Copy each line in which the string "axis" occurs.

================

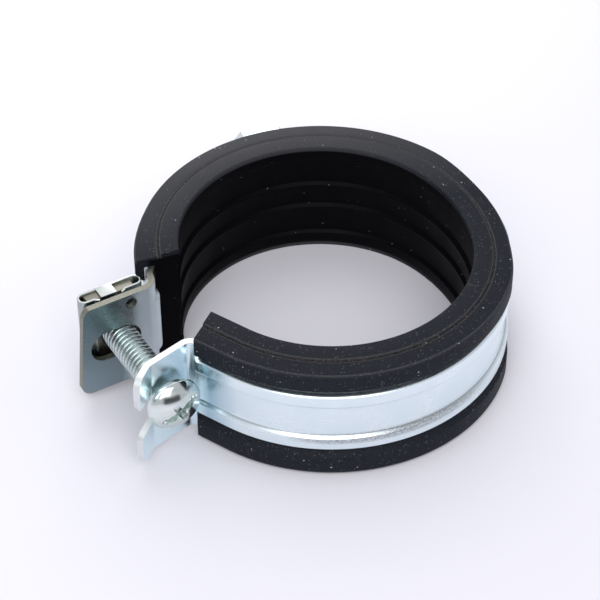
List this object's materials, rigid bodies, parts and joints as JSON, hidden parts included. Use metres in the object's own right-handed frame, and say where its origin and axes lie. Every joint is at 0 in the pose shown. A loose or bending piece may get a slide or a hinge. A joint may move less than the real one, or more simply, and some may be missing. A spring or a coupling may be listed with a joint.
{
  "type": "rubber lined pipe clamp",
  "caption": "Steel band pipe clamp with a ribbed rubber lining, two ears closed by a screw in a caged nut plate, and a threaded connection nut on its back.",
  "frame": {"origin": "middle of the pipe seat: centre of the back half's seat circle, at mid width", "axes": "+Z along the pipe, +Y out through the connection nut, -X towards the closure"},
  "size_m": [0.085, 0.08, 0.0246],
  "materials": {
    "zinc_strip": "bright zinc plate",
    "zinc_nut": "zinc plate",
    "screw_steel": "polished zinc plate",
    "plate_steel": "dull zinc plate",
    "cage_steel": "bright sheet",
    "rubber": "matt extruded rubber"
  },
  "bodies": {
    "clamp": {"band": "zinc_strip", "rubber_lining": "rubber", "connection_nut": "zinc_nut"},
    "screw": {"closing_screw": "screw_steel"},
    "caged_nut": {"nut_plate": "plate_steel", "nut_cage": "cage_steel"}
  },
  "joints": [
    {"name": "screw_turn", "type": "hinge", "parent": "clamp", "child": "screw", "pos_m": [-0.03864, -0.00417, 0], "axis": [0.2419, -0.9703, 0], "range_deg": [0, 2700]},
    {"name": "nut_travel", "type": "slide", "parent": "clamp", "child": "caged_nut", "axis": [-0.2419, 0.9703, 0], "range_m": [0, 0.0075]}
  ],
  "couplings": [
    {"joint": "screw_turn", "follows": "nut_travel", "rad_per_m": 6283.2}
  ]
}
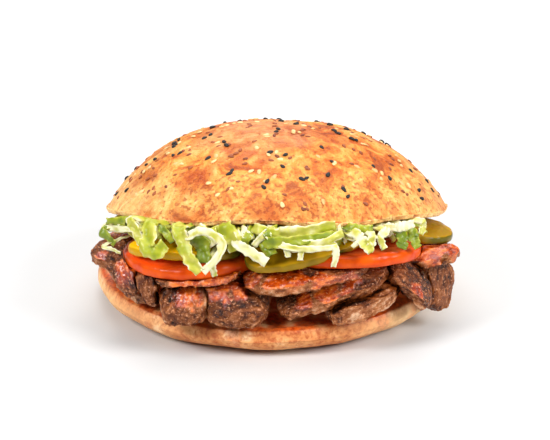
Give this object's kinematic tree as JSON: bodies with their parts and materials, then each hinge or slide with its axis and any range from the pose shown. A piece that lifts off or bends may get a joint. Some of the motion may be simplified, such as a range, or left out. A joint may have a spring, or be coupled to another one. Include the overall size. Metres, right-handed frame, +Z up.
{
  "type": "doner kebab sandwich",
  "caption": "Round seeded bun opened at the front and filled with shaved meat, tomato, pickle and shredded lettuce.",
  "frame": {"origin": "middle of the bun's flat underside", "axes": "+Z up, -Y the open front of the sandwich, +X to the right seen from the front"},
  "size_m": [0.1693, 0.1709, 0.0877],
  "materials": {
    "base_bread": "soft toasted bread, matt",
    "crust": "baked golden crust with black and pale seeds, faint sheen",
    "lettuce": "moist shredded leaf",
    "meat": "roast, fibrous, glossy where the sauce lies",
    "pickle": "wet",
    "tomato": "wet"
  },
  "bodies": {
    "root": {"bread_base": "base_bread", "bread_lid": "crust", "lettuce": "lettuce", "meat_pile": "meat", "meat_slice_01": "meat", "meat_slice_02": "meat", "meat_slice_03": "meat", "meat_slice_04": "meat", "meat_slice_05": "meat", "meat_slice_06": "meat", "meat_slice_07": "meat", "meat_slice_08": "meat", "meat_slice_09": "meat", "meat_slice_10": "meat", "meat_slice_11": "meat", "meat_slice_12": "meat", "meat_slice_13": "meat", "meat_slice_14": "meat", "meat_slice_15": "meat", "meat_slice_16": "meat", "meat_slice_17": "meat", "meat_slice_18": "meat", "pickle_slice_far_left": "pickle", "pickle_slice_left": "pickle", "pickle_slice_middle": "pickle", "pickle_slice_right": "pickle", "tomato_slice_back_left": "tomato", "tomato_slice_back_right": "tomato", "tomato_slice_left": "tomato", "tomato_slice_right": "tomato"}
  },
  "joints": []
}
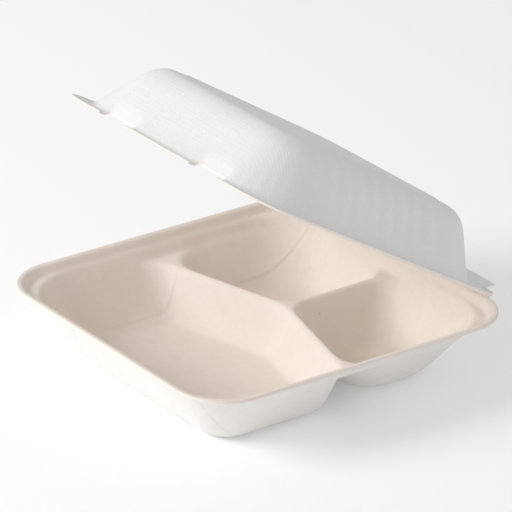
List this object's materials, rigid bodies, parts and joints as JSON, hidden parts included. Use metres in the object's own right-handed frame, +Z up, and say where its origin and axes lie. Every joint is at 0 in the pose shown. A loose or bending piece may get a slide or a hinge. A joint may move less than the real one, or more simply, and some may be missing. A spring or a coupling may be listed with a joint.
{
  "type": "pulp food box",
  "caption": "Hinged takeaway food box of moulded plant fibre, with a divided tray of a large and two small compartments and a fluted lid on a living hinge, standing part open",
  "frame": {"origin": "middle of the box's footprint on the surface it stands on, under the middle between the front rim and the fold line", "axes": "+Z up, +Y from the front edge toward the hinge, +X along the hinge to the right seen from the front; the lid stands open as in the picture"},
  "size_m": [0.229, 0.2328, 0.1799],
  "materials": {
    "pulp_tray": "matt moulded plant fibre, warm off-white, fine screen texture",
    "pulp_lid": "matt moulded plant fibre, off-white, fine screen texture"
  },
  "bodies": {
    "tray": {"tray": "pulp_tray"},
    "lid": {"lid": "pulp_lid"}
  },
  "joints": [
    {"name": "lid_hinge", "type": "hinge", "parent": "tray", "child": "lid", "pos_m": [0, 0.1162, 0.04525], "axis": [-1, 0, 0], "range_deg": [-32.7, 148]}
  ]
}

================

Solution to the problem >>
    {"name": "screw_turn", "type": "hinge", "parent": "clamp", "child": "screw", "pos_m": [-0.03864, -0.00417, 0], "axis": [0.2419, -0.9703, 0], "range_deg": [0, 2700]},
    {"name": "nut_travel", "type": "slide", "parent": "clamp", "child": "caged_nut", "axis": [-0.2419, 0.9703, 0], "range_m": [0, 0.0075]}
Give this object's kinematic tree as JSON: bodies with their parts and materials, then each hinge or slide with its axis and any range from the pose shown. A piece that lifts off or bends may get a joint. Some of the motion may be simplified, such as a range, or left out. A joint may have a spring, or be coupled to another one. Include the overall size. Metres, right-handed frame, +Z up.
    {"name": "lid_hinge", "type": "hinge", "parent": "tray", "child": "lid", "pos_m": [0, 0.1162, 0.04525], "axis": [-1, 0, 0], "range_deg": [-32.7, 148]}